This document is an excerpt from the EUR-Lex website
Document 61982CC0284
Opinion of Mr Advocate General Reischl delivered on 17 November 1983. # Acciaierie e Ferriere Busseni SpA v Commission of the European Communities. # ECSC - Quota system for steel production - Force majeure. # Case 284/82.
Stanovisko generálního advokáta - Reischl - 17 listopadu 1983.
Acciaierie e Ferriere Busseni SpA proti Komisi Evropských společenství.
Vyšší moc.
Věc 284/82.
Stanovisko generálního advokáta - Reischl - 17 listopadu 1983.

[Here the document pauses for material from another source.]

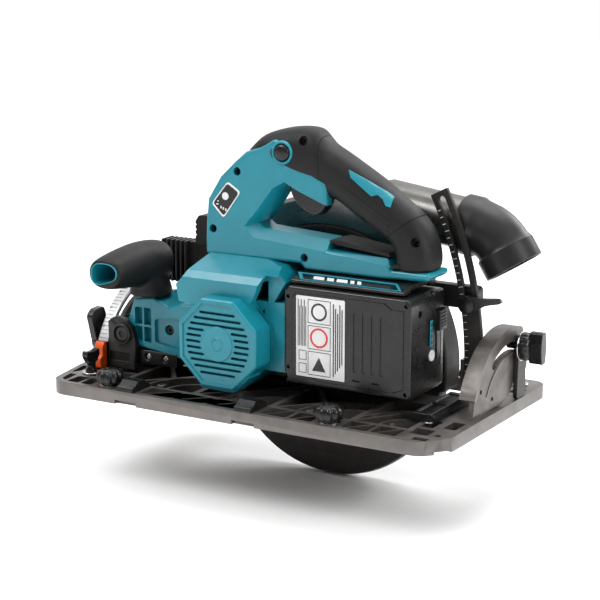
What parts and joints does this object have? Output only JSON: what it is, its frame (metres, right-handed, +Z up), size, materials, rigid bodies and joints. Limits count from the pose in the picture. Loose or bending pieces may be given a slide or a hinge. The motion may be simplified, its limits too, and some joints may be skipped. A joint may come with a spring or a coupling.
{
  "type": "circular saw",
  "caption": "Cordless guide-rail circular saw with cast base, bevel and depth adjustment, sprung lower guard, D handle, front grip and dust outlet.",
  "frame": {"origin": "middle of the base plate's sole face", "axes": "+X to the rear, against the cut; +Y to the blade side; +Z up from the sole"},
  "size_m": [0.449, 0.234, 0.3466],
  "materials": {
    "teal_plastic": "glass-filled moulded plastic, satin",
    "black_plastic": "fine-grained black moulding",
    "elastomer": "soft overmould, matt",
    "cast_base": "shot-blasted grey-brown die casting",
    "dark_casting": "dark grey powder coat",
    "steel": "ground steel",
    "scale_steel": "satin steel strip with etched graduations",
    "orange_plastic": "orange moulding",
    "screw_steel": "black oxide",
    "copper": "enamelled windings",
    "label": "printed film"
  },
  "bodies": {
    "base": {"base_plate": "cast_base", "front_quadrant": "dark_casting", "bevel_scale": "scale_steel", "rear_lug": "dark_casting", "rail_shoe_front": "black_plastic", "rail_shoe_rear": "black_plastic", "rear_cross_bar": "black_plastic", "bevel_stop": "orange_plastic"},
    "tilt_frame": {"front_bracket": "dark_casting", "depth_pivot_pin": "screw_steel", "depth_guide": "dark_casting", "rear_quadrant": "cast_base"},
    "saw_head": {"blade_case": "dark_casting", "blade_case_cover": "dark_casting", "gear_housing": "dark_casting", "gear_cover": "steel", "motor_housing": "teal_plastic", "motor_cap": "teal_plastic", "front_arm": "teal_plastic", "arm_screw": "screw_steel", "stator": "copper", "spindle_bearing": "steel", "motor_bearing_front": "steel", "motor_bearing_rear": "steel", "controller_board": "black_plastic", "handle_left_shell": "teal_plastic", "handle_right_shell": "teal_plastic", "handle_grip": "elastomer", "switch_module": "black_plastic", "control_panel": "black_plastic", "front_grip_core": "teal_plastic", "front_grip_cover": "elastomer", "dust_duct": "black_plastic", "battery_socket": "black_plastic", "spanner_holder": "elastomer", "handle_screw_upper": "screw_steel", "handle_screw_bar": "screw_steel"},
    "blade": {"saw_blade": "steel", "spindle_gear": "steel", "inner_flange": "steel", "outer_flange": "steel", "blade_bolt": "screw_steel"},
    "intermediate": {"intermediate_gear": "steel"},
    "rotor": {"rotor_shaft": "steel", "rotor_core": "steel", "cooling_fan": "black_plastic"},
    "lower_guard": {"lower_guard": "dark_casting"},
    "trigger": {"trigger": "black_plastic"},
    "lock_off_button": {"lock_off_button": "black_plastic"},
    "bevel_lever": {"bevel_lever": "black_plastic"},
    "rear_bevel_knob": {"rear_bevel_knob": "black_plastic"},
    "depth_lever": {"depth_lever": "black_plastic"},
    "rail_knob_front": {"rail_knob_front": "black_plastic"},
    "rail_knob_rear": {"rail_knob_rear": "black_plastic"},
    "fence_screw_front": {"fence_screw_front": "black_plastic"},
    "fence_screw_rear": {"fence_screw_rear": "black_plastic"},
    "dust_elbow": {"dust_elbow": "black_plastic"},
    "battery": {"battery_case": "black_plastic", "battery_label": "label"},
    "battery_release": {"battery_release": "label"}
  },
  "joints": [
    {"name": "bevel_tilt", "type": "hinge", "parent": "base", "child": "tilt_frame", "pos_m": [0, 0.04, 0], "axis": [-1, 0, 0], "range_deg": [0, 45]},
    {"name": "depth_swing", "type": "hinge", "parent": "tilt_frame", "child": "saw_head", "pos_m": [-0.171, 0, 0.049], "axis": [0, -1, 0], "range_deg": [0, 15]},
    {"name": "blade_spin", "type": "hinge", "parent": "saw_head", "child": "blade", "pos_m": [0.014, 0.04, 0.035], "axis": [0, 1, 0], "continuous": true},
    {"name": "intermediate_spin", "type": "hinge", "parent": "saw_head", "child": "intermediate", "pos_m": [-0.00652, 0.006, 0.04884], "axis": [0, 1, 0], "continuous": true},
    {"name": "rotor_spin", "type": "hinge", "parent": "saw_head", "child": "rotor", "pos_m": [-0.036, -0.03, 0.064], "axis": [0, 1, 0], "continuous": true},
    {"name": "lower_guard_swing", "type": "hinge", "parent": "saw_head", "child": "lower_guard", "pos_m": [0.014, 0.04, 0.035], "axis": [0, -1, 0], "range_deg": [0, 110], "stiffness_Nm_per_rad": 0.35, "springref_deg": -20.05},
    {"name": "trigger_pull", "type": "hinge", "parent": "saw_head", "child": "trigger", "pos_m": [0.005, -0.02, 0.219], "axis": [0, -1, 0], "range_deg": [0, 6], "stiffness_Nm_per_rad": 0.6, "springref_deg": -5.73},
    {"name": "lock_off_push", "type": "slide", "parent": "saw_head", "child": "lock_off_button", "axis": [0, 1, 0], "range_m": [0, 0.003], "stiffness_N_per_m": 400, "springref_m": -0.002},
    {"name": "bevel_lever_turn", "type": "hinge", "parent": "tilt_frame", "child": "bevel_lever", "pos_m": [-0.208, -0.03674, 0.03417], "axis": [1, 0, 0], "range_deg": [0, 60]},
    {"name": "rear_knob_turn", "type": "hinge", "parent": "base", "child": "rear_bevel_knob", "pos_m": [0.212, 0.0555, 0.0621], "axis": [1, 0, 0], "range_deg": [0, 180]},
    {"name": "depth_lever_turn", "type": "hinge", "parent": "saw_head", "child": "depth_lever", "pos_m": [0.17025, 0.009, 0.10611], "axis": [0, 1, 0], "range_deg": [0, 40]},
    {"name": "rail_knob_front_turn", "type": "hinge", "parent": "base", "child": "rail_knob_front", "pos_m": [-0.148, -0.103, 0.02], "axis": [0, 0, 1], "continuous": true},
    {"name": "rail_knob_rear_turn", "type": "hinge", "parent": "base", "child": "rail_knob_rear", "pos_m": [0.091, -0.103, 0.02], "axis": [0, 0, 1], "continuous": true},
    {"name": "fence_screw_front_turn", "type": "hinge", "parent": "base", "child": "fence_screw_front", "pos_m": [-0.19, -0.077, 0.02], "axis": [0, 0, 1], "continuous": true},
    {"name": "fence_screw_rear_turn", "type": "hinge", "parent": "base", "child": "fence_screw_rear", "pos_m": [0.1845, 0.096, 0.02], "axis": [0, 0, 1], "continuous": true},
    {"name": "dust_elbow_swivel", "type": "hinge", "parent": "saw_head", "child": "dust_elbow", "pos_m": [0.157, 0.045, 0.1715], "axis": [0.9907, 0, -0.1361], "range_deg": [0, 180]},
    {"name": "battery_slide", "type": "slide", "parent": "saw_head", "child": "battery", "axis": [1, 0, 0], "range_m": [0, 0.028]},
    {"name": "battery_release_push", "type": "slide", "parent": "battery", "child": "battery_release", "axis": [-1, 0, 0], "range_m": [0, 0.002], "stiffness_N_per_m": 500, "springref_m": -0.001}
  ],
  "couplings": [
    {"joint": "intermediate_spin", "follows": "blade_spin", "ratio": -1.75},
    {"joint": "rotor_spin", "follows": "blade_spin", "ratio": 5.6875}
  ]
}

Acciaierie e Ferriere Busseni SpA proti Komisi Evropských společenství.
Vyšší moc.
Věc 284/82.
ECLI identifier: ECLI:EU:C:1983:332
OPINION OF MR ADVOCATE GENERAL REISCHL
DELIVERED ON 17 NOVEMBER 1983 ( 1 )
Mr President,
Members of the Court,
The subject-matter of the application on which I give my opinion today is a notice of fine which the applicant received pursuant to Article 9 of Decision No 2794/80 ECSC for exceeding the production quotas allocated to it for the first and second quarters of 1981.
The applicant was informed of its production quota for Group IV products for the first six months of 1981 by notice dated 19 December 1980 fixing 12279 tonnes for the first quarter of 1981 and by notice dated 6 April 1981 for the second quarter of 1981. Later in a letter dated 24 November 1981 the Commission acknowledged that the quota for the first quarter of 1981 should be increased by a further 358 tonnes because the applicant's quota for the last quarter of 1980 was 17047 tonnes and its actual production only 16689 tonnes. In a letter dated 1 February 1982 the quota for the first quarter of 1981 was apparently increased by a further 1178 tonnes.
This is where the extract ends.